**WHAT IS BEING ASKED:** All material below is to be reproduced exactly.

**WORKING DATA:**
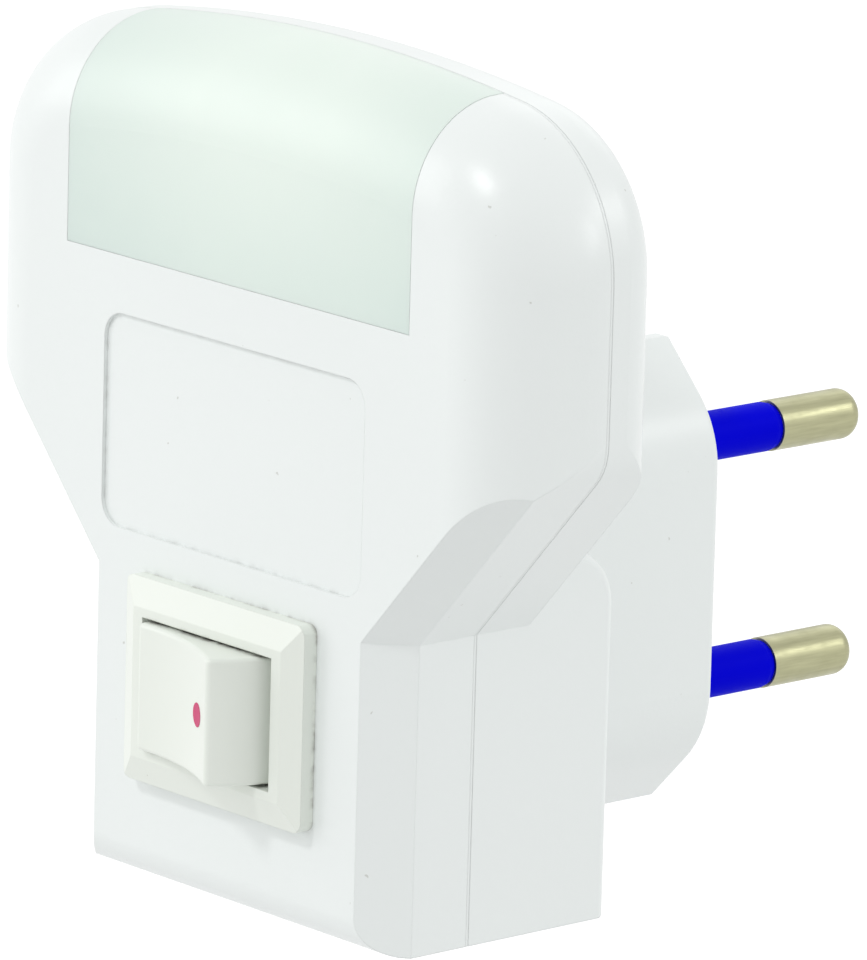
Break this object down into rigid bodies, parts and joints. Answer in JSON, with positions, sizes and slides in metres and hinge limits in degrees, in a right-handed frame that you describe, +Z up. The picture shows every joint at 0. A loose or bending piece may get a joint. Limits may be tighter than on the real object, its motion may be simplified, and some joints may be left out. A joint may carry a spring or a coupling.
{
  "type": "plug-in night light",
  "caption": "Plug-in LED night light with a round-pin mains plug, a frosted lens wrapped over its head and a rocker switch on the stem.",
  "frame": {"origin": "centre of the plug's engagement face, midway between the two pins", "axes": "+Y out of the engagement face into the socket, +X to the right seen from the front, +Z up"},
  "size_m": [0.064, 0.0683, 0.0658],
  "materials": {
    "cover_plastic": "satin moulded polycarbonate, cool white",
    "lens_plastic": "frosted translucent polycarbonate, faintly green",
    "switch_plastic": "glossy moulded nylon, cream white",
    "pin_metal": "satin nickel plate on turned brass",
    "sleeve_plastic": "deep blue insulating sleeve",
    "inner_plastic": "natural nylon",
    "screw_steel": "zinc plated",
    "spring_steel": "plain spring wire",
    "contact_metal": "bare stamped brass",
    "board_laminate": "phenolic paper laminate",
    "led_resin": "clear resin over yellow phosphor",
    "film_case": "moulded box",
    "can_metal": "aluminium can with dark sleeve",
    "diode_case": "black moulded body",
    "resistor_body": "lacquered body",
    "lead_brown": "brown insulated lead",
    "lead_blue": "blue insulated lead"
  },
  "bodies": {
    "housing": {"front_cover": "cover_plastic", "rear_cover": "cover_plastic", "diffuser_lens": "lens_plastic", "switch_housing": "switch_plastic", "upper_pin": "pin_metal", "lower_pin": "pin_metal", "upper_pin_sleeve": "sleeve_plastic", "lower_pin_sleeve": "sleeve_plastic", "pin_clamp": "inner_plastic", "clamp_screw": "screw_steel", "cover_screws": "screw_steel", "circuit_board": "board_laminate", "leds": "led_resin", "film_capacitor": "film_case", "smoothing_capacitor": "can_metal", "rectifier_diodes": "diode_case", "fusible_resistor": "resistor_body", "bleed_resistor": "resistor_body", "common_terminal": "contact_metal", "load_terminal": "contact_metal", "lead_line": "lead_brown", "lead_switched": "lead_brown", "lead_neutral": "lead_blue"},
    "rocker": {"rocker": "switch_plastic", "plunger": "inner_plastic", "plunger_spring": "spring_steel"},
    "contact": {"contact_lever": "contact_metal"}
  },
  "joints": [
    {"name": "rocker_tilt", "type": "hinge", "parent": "housing", "child": "rocker", "pos_m": [0, -0.0423, -0.0043], "axis": [0, 0, 1], "range_deg": [0, 28]},
    {"name": "contact_tilt", "type": "hinge", "parent": "housing", "child": "contact", "pos_m": [0, -0.03355, -0.0043], "axis": [0, 0, 1], "range_deg": [-14, 0]}
  ],
  "couplings": [
    {"joint": "contact_tilt", "follows": "rocker_tilt", "ratio": -0.5}
  ]
}
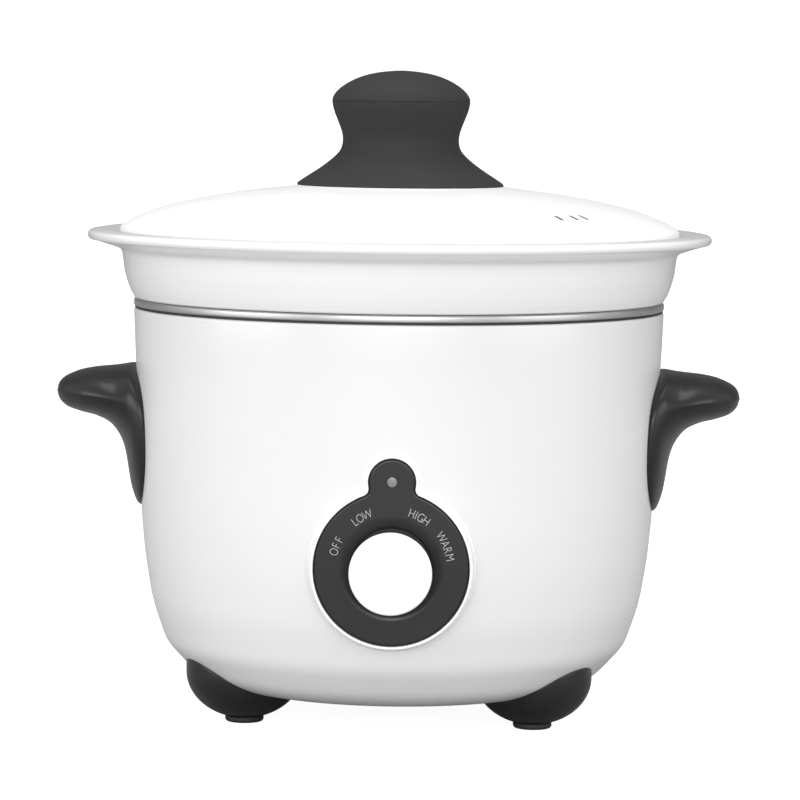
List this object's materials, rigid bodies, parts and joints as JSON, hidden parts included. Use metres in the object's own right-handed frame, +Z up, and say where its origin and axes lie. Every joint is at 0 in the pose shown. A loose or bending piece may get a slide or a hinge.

**RESPONSE TO THIS TASK:**
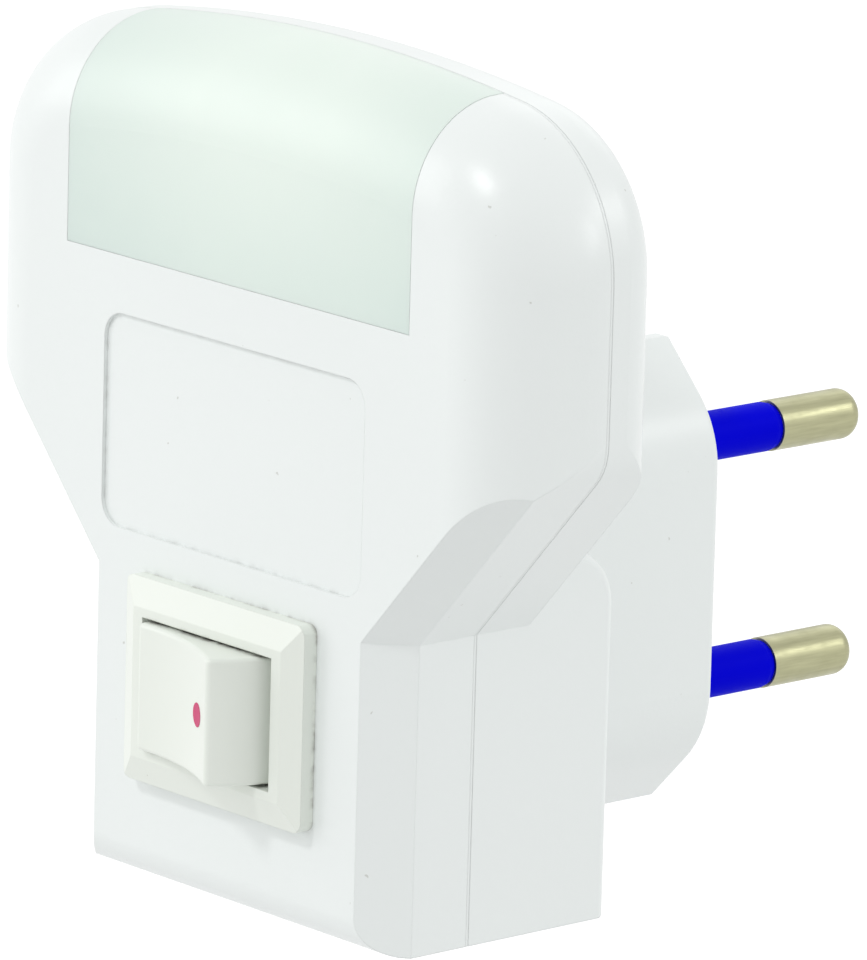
Break this object down into rigid bodies, parts and joints. Answer in JSON, with positions, sizes and slides in metres and hinge limits in degrees, in a right-handed frame that you describe, +Z up. The picture shows every joint at 0. A loose or bending piece may get a joint. Limits may be tighter than on the real object, its motion may be simplified, and some joints may be left out. A joint may carry a spring or a coupling.
{
  "type": "plug-in night light",
  "caption": "Plug-in LED night light with a round-pin mains plug, a frosted lens wrapped over its head and a rocker switch on the stem.",
  "frame": {"origin": "centre of the plug's engagement face, midway between the two pins", "axes": "+Y out of the engagement face into the socket, +X to the right seen from the front, +Z up"},
  "size_m": [0.064, 0.0683, 0.0658],
  "materials": {
    "cover_plastic": "satin moulded polycarbonate, cool white",
    "lens_plastic": "frosted translucent polycarbonate, faintly green",
    "switch_plastic": "glossy moulded nylon, cream white",
    "pin_metal": "satin nickel plate on turned brass",
    "sleeve_plastic": "deep blue insulating sleeve",
    "inner_plastic": "natural nylon",
    "screw_steel": "zinc plated",
    "spring_steel": "plain spring wire",
    "contact_metal": "bare stamped brass",
    "board_laminate": "phenolic paper laminate",
    "led_resin": "clear resin over yellow phosphor",
    "film_case": "moulded box",
    "can_metal": "aluminium can with dark sleeve",
    "diode_case": "black moulded body",
    "resistor_body": "lacquered body",
    "lead_brown": "brown insulated lead",
    "lead_blue": "blue insulated lead"
  },
  "bodies": {
    "housing": {"front_cover": "cover_plastic", "rear_cover": "cover_plastic", "diffuser_lens": "lens_plastic", "switch_housing": "switch_plastic", "upper_pin": "pin_metal", "lower_pin": "pin_metal", "upper_pin_sleeve": "sleeve_plastic", "lower_pin_sleeve": "sleeve_plastic", "pin_clamp": "inner_plastic", "clamp_screw": "screw_steel", "cover_screws": "screw_steel", "circuit_board": "board_laminate", "leds": "led_resin", "film_capacitor": "film_case", "smoothing_capacitor": "can_metal", "rectifier_diodes": "diode_case", "fusible_resistor": "resistor_body", "bleed_resistor": "resistor_body", "common_terminal": "contact_metal", "load_terminal": "contact_metal", "lead_line": "lead_brown", "lead_switched": "lead_brown", "lead_neutral": "lead_blue"},
    "rocker": {"rocker": "switch_plastic", "plunger": "inner_plastic", "plunger_spring": "spring_steel"},
    "contact": {"contact_lever": "contact_metal"}
  },
  "joints": [
    {"name": "rocker_tilt", "type": "hinge", "parent": "housing", "child": "rocker", "pos_m": [0, -0.0423, -0.0043], "axis": [0, 0, 1], "range_deg": [0, 28]},
    {"name": "contact_tilt", "type": "hinge", "parent": "housing", "child": "contact", "pos_m": [0, -0.03355, -0.0043], "axis": [0, 0, 1], "range_deg": [-14, 0]}
  ],
  "couplings": [
    {"joint": "contact_tilt", "follows": "rocker_tilt", "ratio": -0.5}
  ]
}
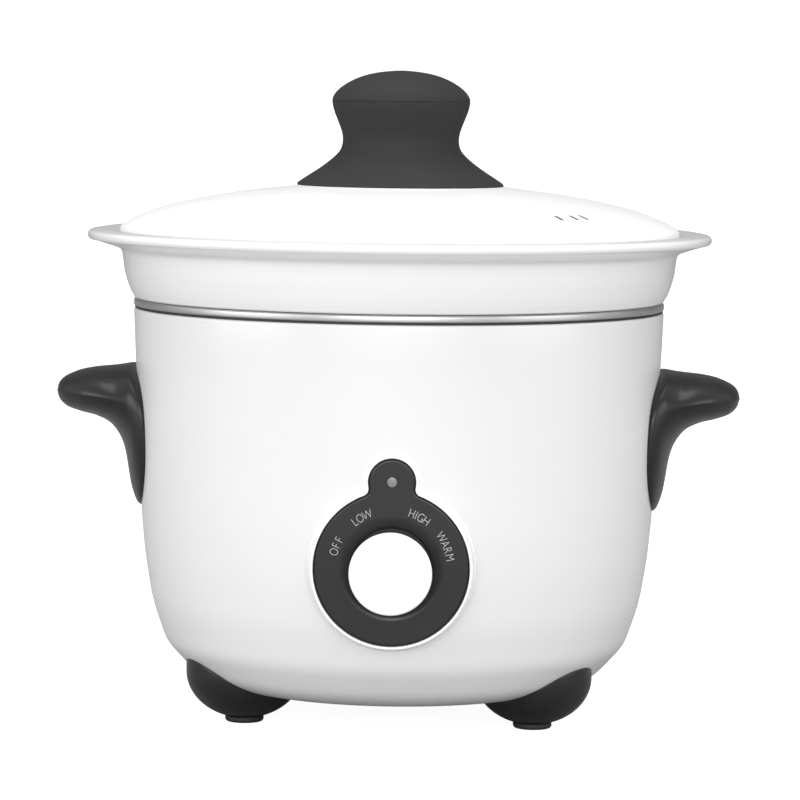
List this object's materials, rigid bodies, parts and joints as JSON, hidden parts included. Use metres in the object's own right-handed frame, +Z up, and say where its origin and axes lie. Every joint is at 0 in the pose shown. A loose or bending piece may get a slide or a hinge.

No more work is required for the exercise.